The challenge lies in the software, which must support a continuous speech interface and India’s numerous regional languages and dialects, on a device approximately 10 times slower than your average desktop PC. Using several accelerating technologies, Canny says they’ve got the program working up to speed. His team has been collaborating with faculty from the Graduate School of Education to design instruction custom-tailored to this unique and challenging learning environment. Finally, they are working to improve recognizer accuracy using context information and using design patterns to develop more engaging, effective learning games.
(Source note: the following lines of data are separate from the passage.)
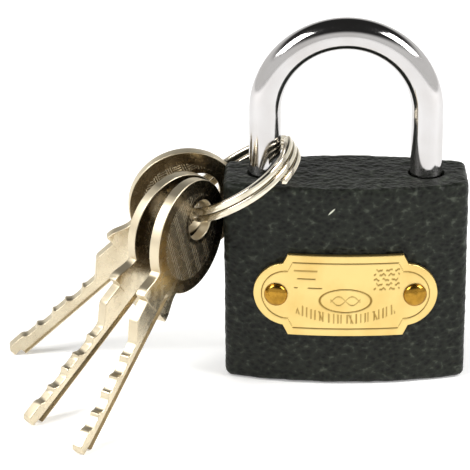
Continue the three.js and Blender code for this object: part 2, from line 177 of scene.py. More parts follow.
@dataclass(frozen=True)
class WrinklePaint:
    """Wrinkle-finish enamel baked on sand-cast iron.

    The enamel's skin shrinks into fine ridges as it bakes, which gives a matt charcoal. Painted shade darkens
    its valleys to near black, and a pale fleck on the highest ridge tops is a painted highlight, their satin
    glint. One chip shows pale primer.
    """

    ridge: str = "1f221c"
    valley_shade: str = "050504"
    glint_colour: str = "474b42"
    chip: str = "c4c6b4"
    cell_mm: float = 0.75
    fine_mm: float = 0.28
    bend_mm: float = 2.2
    bend_by_mm: float = 0.9
    blotch_mm: float = 5.5
    depth_mm: float = 0.2
    gloss: tuple[float, float] = (0.34, 0.52)
    chip_at: Triple = (-2.2, -7.9, -3.6)
    chip_size: Triple = (0.75, 0.8, 0.14)

    def material(self) -> bpy.types.Material:
        """Ridges are the distance to the middles of bent cells; colour, gloss and bump all follow them.

        Returns:
            The paint.
        """
        material, add = new_material("wrinkle paint")
        place = add(COORDS, output="Object")
        bend = add(NOISE, {"Vector": place, "Scale": 1 / (self.bend_mm * MM), "Detail": 2.0}, "Color")
        by = (self.bend_by_mm * MM,) * 3
        bent = add(VECTOR_MATH, {0: bend, 1: by, 2: place}, operation="MULTIPLY_ADD")
        streak = add(MAPPING, {"Vector": bent, "Scale": (0.8, 0.9, 1.0)})
        cell = {"Vector": streak, "Scale": 1 / (self.cell_mm * MM), "Smoothness": 0.45}
        cells = add(VORONOI, cell, "Distance", feature="SMOOTH_F1")
        grain = add(NOISE, {"Vector": streak, "Scale": 1 / (self.fine_mm * MM), "Detail": 3.0})
        height = add(MATH, {0: grain, 1: 0.55, 2: cells}, operation="MULTIPLY_ADD")
        # Painted shade darkens valleys below ridges, unevenly by patch; the highest ridges carry a painted
        # highlight.
        blotch = add(NOISE, {"Vector": place, "Scale": 1 / (self.blotch_mm * MM), "Detail": 2.0})
        uneven = add(MATH, {0: blotch, 1: 0.5, 2: -0.25}, operation="MULTIPLY_ADD", use_clamp=True)
        painted_ridge_light = add(RAMP, {"Value": height, "From Min": 0.35, "From Max": 0.95})
        share = add(MATH, {0: painted_ridge_light, 1: uneven}, operation="ADD", use_clamp=True)
        painted_glint = add(RAMP, {"Value": height, "From Min": 0.98, "From Max": 1.25, "To Max": 0.8})
        # The chip is an ellipsoid on the front, turned half a right angle.
        chip = {
            "Vector": place,
            "Location": tuple(c * MM for c in self.chip_at),
            "Rotation": (0.0, -math.pi / 4, 0.0),
            "Scale": tuple(c * MM for c in self.chip_size),
        }
        away = add(VECTOR_MATH, {0: add(MAPPING, chip, vector_type="TEXTURE")}, "Value", operation="LENGTH")
        bare = add(RAMP, {"Value": away, "From Min": 1.1, "From Max": 0.7})
        # The base colour is the valleys' painted shade; the ridges, the painted highlight and the chip are laid
        # over it.
        colour = linear(self.valley_shade)
        for factor, code in ((share, self.ridge), (painted_glint, self.glint_colour), (bare, self.chip)):
            ends = {"Factor": factor, "A": colour, "B": linear(code)}
            colour = add(MIX, ends, "Result", data_type="RGBA")
        low, high = self.gloss
        gloss = add(RAMP, {"Value": grain, "From Min": 0.3, "From Max": 0.7, "To Min": low, "To Max": high})
        bump = add(BUMP, {"Height": height, "Strength": 0.85, "Distance": self.depth_mm * MM})
        shaded(material, Metallic=0.0, IOR=1.5, Specular_IOR_Level=0.16)
        return shaded(material, Base_Color=colour, Roughness=gloss, Normal=bump)


@dataclass(frozen=True)
class Metal:
    """A bare or plated metal: one colour, a duller tint in patches, fine marks, and a roughness that varies."""

    name: str
    bright: str
    dull: str
    roughness: float
    spread: float
    patch_mm: float
    mark_mm: float
    mark_depth_mm: float
    dirt: float = 0.35
    stretch: Triple = (1.0, 1.0, 1.0)

    def material(self) -> bpy.types.Material:
        """Patches are slow noise; marks are fine noise drawn out along the way the metal was worked.

        Returns:
            The metal.
        """
        material, add = new_material(self.name)
        place = add(COORDS, output="Object")
        along = add(MAPPING, {"Vector": place, "Scale": self.stretch})
        patch = add(NOISE, {"Vector": place, "Scale": 1 / (self.patch_mm * MM), "Detail": 4.0})
        marks = add(NOISE, {"Vector": along, "Scale": 1 / (self.mark_mm * MM), "Detail": 3.0})
        share = add(RAMP, {"Value": patch, "From Min": 0.42, "From Max": 0.72, "To Max": self.dirt})
        ends = {"Factor": share, "A": linear(self.bright), "B": linear(self.dull)}
        colour = add(MIX, ends, "Result", data_type="RGBA")
        both = add(MATH, {0: patch, 1: marks}, operation="ADD")
        low, high = max(0.02, self.roughness - self.spread), self.roughness + self.spread
        gloss = add(RAMP, {"Value": both, "From Min": 0.7, "From Max": 1.3, "To Min": low, "To Max": high})
        bump = add(BUMP, {"Height": marks, "Strength": 0.5, "Distance": self.mark_depth_mm * MM})
        return shaded(material, Metallic=1.0, Base_Color=colour, Roughness=gloss, Normal=bump)


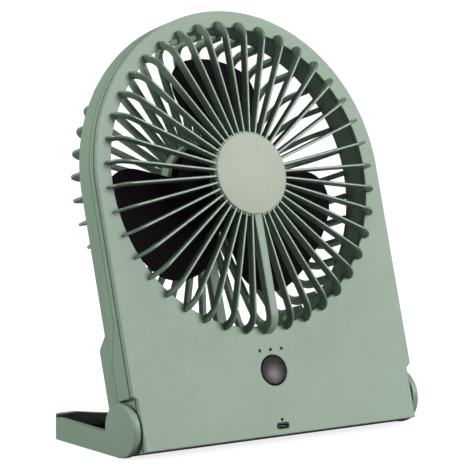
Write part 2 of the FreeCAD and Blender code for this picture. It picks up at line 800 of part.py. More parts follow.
def add_hinge_bosses(body):
    centre = ("-pivot_drop", "-pivot_depth")
    for side in ("lower_half_width - boss_length", "-lower_half_width"):
        boss = sketch_on(body, "YZ_Plane", side)
        draw_circle(boss, centre[0], centre[1], "pin_radius + pin_gap + boss_wall")
        pad(body, boss, "boss_length")
    for side, towards in (("lower_half_width + 1", False), ("-lower_half_width - 1", True)):
        bore = sketch_on(body, "YZ_Plane", side)
        draw_circle(bore, centre[0], centre[1], "pin_radius + pin_gap")
        pocket(body, bore, "boss_length + 2", backward=towards)


def add_cradles(body):
    """Thin ribs that carry the two battery cells."""
    for x in ("-cradle_outer", "-cradle_inner", "cradle_inner", "cradle_outer"):
        plate = sketch_on(body, "YZ_Plane", "%s - cradle_thickness / 2" % x)
        draw_box(plate, "-cell_drop - cell_radius", "-box_depth + box_wall / 2",
                 "-cell_drop + cell_radius * 0.8", "-cell_depth - cell_radius / 3")
        pad(body, plate, "cradle_thickness")
    seat = sketch_on(body, "YZ_Plane")
    draw_circle(seat, "-cell_drop", "-cell_depth", "cell_radius + screw_fit / 2")
    pocket(body, seat, "2 * cradle_outer + 4", both=True)


# rear cage

def cage_path(start, end):
    """Path of a rear rib, as radius and depth, from the motor mount to the housing."""
    return [(start, "-cage_middle"),
            ("cage_radius - cage_corner", "-cage_middle", "cage_bend", 1),
            ("cage_line", "-(cage_depth - cage_corner)"),
            ("cage_line", "-" + end)]


def build_rear_grille():
    body = new_body("rear_grille")
    back = "-(housing_depth + cage_ring_depth)"
    turn(body, [("opening_radius", "-housing_depth"), ("cage_ring_radius", "-housing_depth"),
                ("cage_ring_radius", back), ("opening_radius", back)])
    pad_circles(body, "-housing_depth", with_radius(cage_screw_spots(), "screw_boss"),
                "cage_ring_depth")
    # cup that carries the motor
    inside = "mount_radius - mount_wall"
    floor = "-(cage_depth - mount_plate)"
    turn(body, [("0", "-cage_depth"), ("mount_radius", "-cage_depth"),
                ("mount_radius", "-mount_front"), (inside, "-mount_front"),
                (inside, floor), ("0", floor)])
    start = "mount_radius - mount_wall / 2"
    narrow, wide = "cage_rib_out", "cage_rib_in"
    low, high = "-cage_depth", "-cage_depth + cage_rib_depth"
    path = cage_path(start, "housing_depth")
    rib_path(body, path, False, strip_section("lead_rib_width", "lead_rib_width", low, high),
             start, True)
    one = rib_path(body, path, False, strip_section(narrow, wide, low, high), start, False)
    around_axis(body, [one], "rib_count")
    cut_lead_groove(body)
    # stand-offs and holes for the motor screws
    spots = motor_screw_spots()
    pad_circles(body, "-motor_back", with_radius(spots, "screw_boss"),
                "cage_depth - mount_plate / 2 - motor_back")
    cut_circles(body, "-motor_back", with_radius(spots, "screw_radius + screw_fit"), "cage_depth")
    cut_circles(body, "-motor_screw_seat", with_radius(spots, "screw_head + screw_fit"),
                "cage_depth")
    cut_circles(body, "-housing_depth", with_radius(cage_screw_spots(),
                                                    "screw_radius + screw_fit"),
                "cage_ring_depth + 1")
    return body


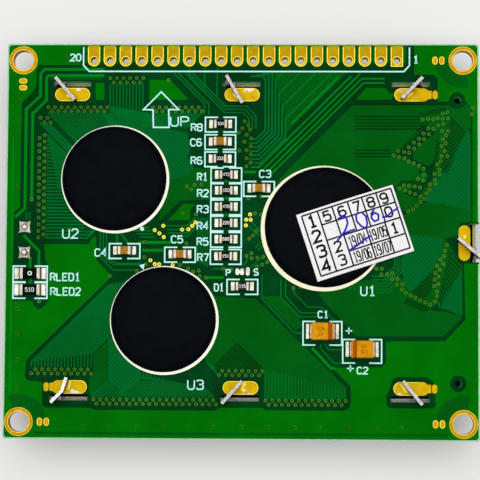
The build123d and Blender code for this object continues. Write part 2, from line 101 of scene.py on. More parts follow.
def placeOn(material):
    # Place on the surface in the object's own coordinates
    return addNode(material, "ShaderNodeTexCoord").outputs["Object"]


def noiseAt(material, grainMm, detail=3.0):
    # Noise whose blotches are about grainMm across
    noise = addNode(material, "ShaderNodeTexNoise", {"Scale": 1 / (grainMm * mm), "Detail": detail},
                    {"Vector": placeOn(material)})
    return noise.outputs["Fac"]


def bumpFrom(material, height, depthMm):
    return addNode(material, "ShaderNodeBump", {"Distance": depthMm * mm}, {"Height": height}).outputs["Normal"]


def squareGrid(material, place, pitchMm, colours, lines):
    # Square cells of two colours, with lines of a third between them
    first, second, between = (linearColour(colour) for colour in colours)
    grid = addNode(material, "ShaderNodeTexBrick",
                   {"Scale": 1 / (pitchMm * mm), "offset": 0.0, "Brick Width": 1.0, "Row Height": 1.0,
                    "Color1": first, "Color2": second, "Mortar": between, **lines}, {"Vector": place})
    return grid.outputs["Color"]


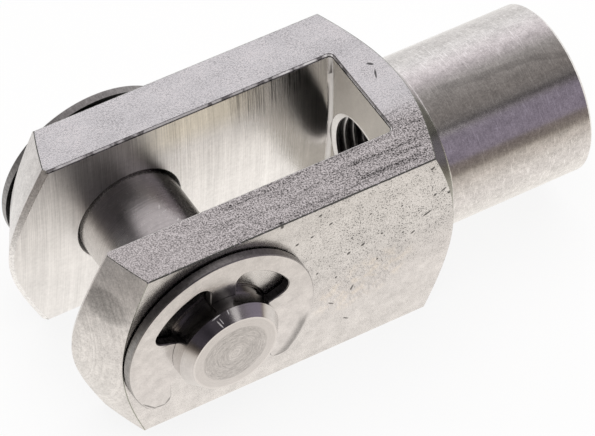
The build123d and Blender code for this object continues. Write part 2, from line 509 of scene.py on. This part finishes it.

Education isn’t the only possible use for a speech-based interface like the one Canny and his students
are creating. Brewer sees potential for speech as a new kind of user interface. “The most expensive part of the computer interface is the
screen. If you can make it smaller or replace it with a voice interface, it would make it much cheaper,” says Brewer, who also points
out it would give people with limited literacy the ability to use a computer. He and two students have produced a proposal for the
architecture of a speech-controlled hardware device.

Displays for Less

If a voice interface offers up one tantalizing possibility for a low-cost interface, a cheaper screen presents another. Imagine a laptop screen that costs only a few dollars to produce and consumes a fraction of the power. Such a screen may soon become a reality thanks to an alternative manufacturing technique developed by Vivek Subramanian and his Organic Electronics Group.

Behind every pixel on a typical laptop screen is a silicon transistor, which is produced using a costly and wasteful method called subtractive processing. In addition, because silicon transistors are opaque, they block part of the light, requiring more power to make the screen bright. That’s why as much as 60 percent of power consumption on a laptop computer comes from the display.

Using a novel manufacturing technique that prints transistors and chips using transparent materials, Subramanian’s group has successfully produced fully-printed low-cost liquid crystal display cells, and has also produced with transistors for driving these made
from transparent printed zinc oxide nanoparticles. Because these cells are transparent, they also require less power to brighten the screen. “Compared to amorphous silicon, our transistors are just as good. There are still a few problems to solve, but it’s potentially much cheaper with no real trade-off in performance,” says Subramanian.

Displays aren’t the only thing that Subramanian’s printing technique is making more affordable. It’s also being applied to make cheaper RFID tags and sensors.

Benefits for All

Low-cost displays, robust speech-interfaces are technologies, and long-distance wireless networks may have been created with the needs and constraints of the developing world in mind, but it’s not difficult to imagine how such innovations will make their way into devices used by people in wealthier nations as well.

For industry, the developing world promises new economic opportunities. “Companies like Intel and Microsoft have covered Western markets. To grow, they have to expand their markets. Working in developing regions is a way to understand these regions and needs and come up with strategies that are appropriate down the road,” says Brewer.

Hence, there is a very strong economic case to be made for investment in technology for the developing world. Intel, HP, Microsoft, Qualcomm all key CITRIS sponsors have recognized this and are enthusiastic about supporting deployments in countries like India, China, and Rwanda. The most immediate benefits of the work being done by CITRIS’s researchers and corporate partners are not for the developed world alone. We believe at CITRIS that if we can improve a lot of the poorest four billion people on the planet, we will improve society as a whole.